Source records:

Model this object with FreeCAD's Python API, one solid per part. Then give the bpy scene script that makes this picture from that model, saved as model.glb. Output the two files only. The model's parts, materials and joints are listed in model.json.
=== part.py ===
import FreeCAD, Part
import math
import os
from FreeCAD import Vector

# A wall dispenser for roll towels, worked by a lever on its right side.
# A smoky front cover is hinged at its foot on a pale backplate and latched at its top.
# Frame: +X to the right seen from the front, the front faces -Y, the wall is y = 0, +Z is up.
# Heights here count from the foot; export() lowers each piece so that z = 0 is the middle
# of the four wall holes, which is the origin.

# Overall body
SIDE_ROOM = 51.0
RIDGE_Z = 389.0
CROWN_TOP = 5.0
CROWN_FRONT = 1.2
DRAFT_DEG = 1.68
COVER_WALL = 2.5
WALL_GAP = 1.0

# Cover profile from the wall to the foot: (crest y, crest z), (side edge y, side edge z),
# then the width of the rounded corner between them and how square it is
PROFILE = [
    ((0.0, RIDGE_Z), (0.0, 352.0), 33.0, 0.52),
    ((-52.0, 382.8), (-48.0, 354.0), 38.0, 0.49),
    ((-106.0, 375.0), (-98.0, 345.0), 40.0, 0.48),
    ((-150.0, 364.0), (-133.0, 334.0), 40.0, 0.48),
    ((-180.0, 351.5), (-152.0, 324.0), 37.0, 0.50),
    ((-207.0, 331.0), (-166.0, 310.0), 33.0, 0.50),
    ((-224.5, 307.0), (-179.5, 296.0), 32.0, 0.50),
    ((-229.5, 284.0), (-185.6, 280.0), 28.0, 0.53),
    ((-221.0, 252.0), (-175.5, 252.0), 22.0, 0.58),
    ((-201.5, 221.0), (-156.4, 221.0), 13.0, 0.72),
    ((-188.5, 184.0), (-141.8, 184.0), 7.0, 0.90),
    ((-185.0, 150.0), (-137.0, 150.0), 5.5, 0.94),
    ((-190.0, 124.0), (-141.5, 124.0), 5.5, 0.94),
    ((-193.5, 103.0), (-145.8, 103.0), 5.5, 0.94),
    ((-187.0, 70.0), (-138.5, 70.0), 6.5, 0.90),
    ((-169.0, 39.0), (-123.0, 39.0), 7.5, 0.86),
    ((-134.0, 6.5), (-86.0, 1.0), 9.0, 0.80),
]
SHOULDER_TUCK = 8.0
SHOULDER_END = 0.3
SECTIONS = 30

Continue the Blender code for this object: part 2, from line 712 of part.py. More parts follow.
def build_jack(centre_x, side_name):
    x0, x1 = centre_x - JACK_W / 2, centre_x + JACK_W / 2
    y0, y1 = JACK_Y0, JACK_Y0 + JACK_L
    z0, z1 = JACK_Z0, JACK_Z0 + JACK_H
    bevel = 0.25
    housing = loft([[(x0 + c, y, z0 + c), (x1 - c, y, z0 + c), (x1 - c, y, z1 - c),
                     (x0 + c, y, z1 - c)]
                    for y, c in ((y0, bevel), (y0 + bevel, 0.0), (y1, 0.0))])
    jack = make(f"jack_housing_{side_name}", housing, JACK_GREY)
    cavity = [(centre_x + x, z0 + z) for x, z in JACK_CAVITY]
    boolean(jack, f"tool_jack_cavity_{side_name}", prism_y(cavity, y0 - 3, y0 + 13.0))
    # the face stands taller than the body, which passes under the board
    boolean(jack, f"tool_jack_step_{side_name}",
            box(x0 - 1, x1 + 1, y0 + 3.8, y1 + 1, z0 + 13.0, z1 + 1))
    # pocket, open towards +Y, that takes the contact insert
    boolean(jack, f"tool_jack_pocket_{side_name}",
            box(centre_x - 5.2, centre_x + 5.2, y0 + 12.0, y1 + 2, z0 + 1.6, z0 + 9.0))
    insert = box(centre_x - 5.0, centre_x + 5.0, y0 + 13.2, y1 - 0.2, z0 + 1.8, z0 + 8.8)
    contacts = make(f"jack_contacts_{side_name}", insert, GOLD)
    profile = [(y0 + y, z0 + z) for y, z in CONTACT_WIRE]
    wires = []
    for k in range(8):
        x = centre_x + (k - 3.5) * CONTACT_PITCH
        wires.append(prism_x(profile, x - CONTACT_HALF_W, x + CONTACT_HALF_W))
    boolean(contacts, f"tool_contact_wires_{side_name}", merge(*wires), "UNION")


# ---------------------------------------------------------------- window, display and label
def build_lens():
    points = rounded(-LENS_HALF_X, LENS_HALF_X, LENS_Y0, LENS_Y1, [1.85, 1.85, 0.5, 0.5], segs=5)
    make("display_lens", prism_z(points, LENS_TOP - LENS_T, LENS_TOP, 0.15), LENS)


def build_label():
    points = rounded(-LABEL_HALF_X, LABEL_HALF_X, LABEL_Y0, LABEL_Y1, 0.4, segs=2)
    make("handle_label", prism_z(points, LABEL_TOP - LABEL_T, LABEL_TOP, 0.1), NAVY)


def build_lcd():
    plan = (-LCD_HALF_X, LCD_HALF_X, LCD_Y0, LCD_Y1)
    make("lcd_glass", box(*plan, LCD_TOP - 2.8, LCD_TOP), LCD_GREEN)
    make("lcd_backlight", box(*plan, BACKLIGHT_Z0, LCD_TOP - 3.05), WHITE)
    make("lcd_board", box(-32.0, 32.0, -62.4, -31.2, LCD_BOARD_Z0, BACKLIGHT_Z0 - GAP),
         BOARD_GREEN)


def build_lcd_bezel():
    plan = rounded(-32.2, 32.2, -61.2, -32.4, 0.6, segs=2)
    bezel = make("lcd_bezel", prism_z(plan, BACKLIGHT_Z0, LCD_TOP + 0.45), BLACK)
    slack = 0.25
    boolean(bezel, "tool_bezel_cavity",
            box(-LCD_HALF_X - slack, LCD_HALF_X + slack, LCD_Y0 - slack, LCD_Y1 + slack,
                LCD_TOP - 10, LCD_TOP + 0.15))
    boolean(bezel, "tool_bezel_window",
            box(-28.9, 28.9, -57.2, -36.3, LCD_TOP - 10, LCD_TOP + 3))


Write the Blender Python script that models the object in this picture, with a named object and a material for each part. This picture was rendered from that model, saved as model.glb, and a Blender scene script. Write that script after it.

:: Task brief ::
Search the lines above for the string "saved", then show every one that has it.

:: Task response ::
Model this object with FreeCAD's Python API, one solid per part. Then give the bpy scene script that makes this picture from that model, saved as model.glb. Output the two files only. The model's parts, materials and joints are listed in model.json.
Write the Blender Python script that models the object in this picture, with a named object and a material for each part. This picture was rendered from that model, saved as model.glb, and a Blender scene script. Write that script after it.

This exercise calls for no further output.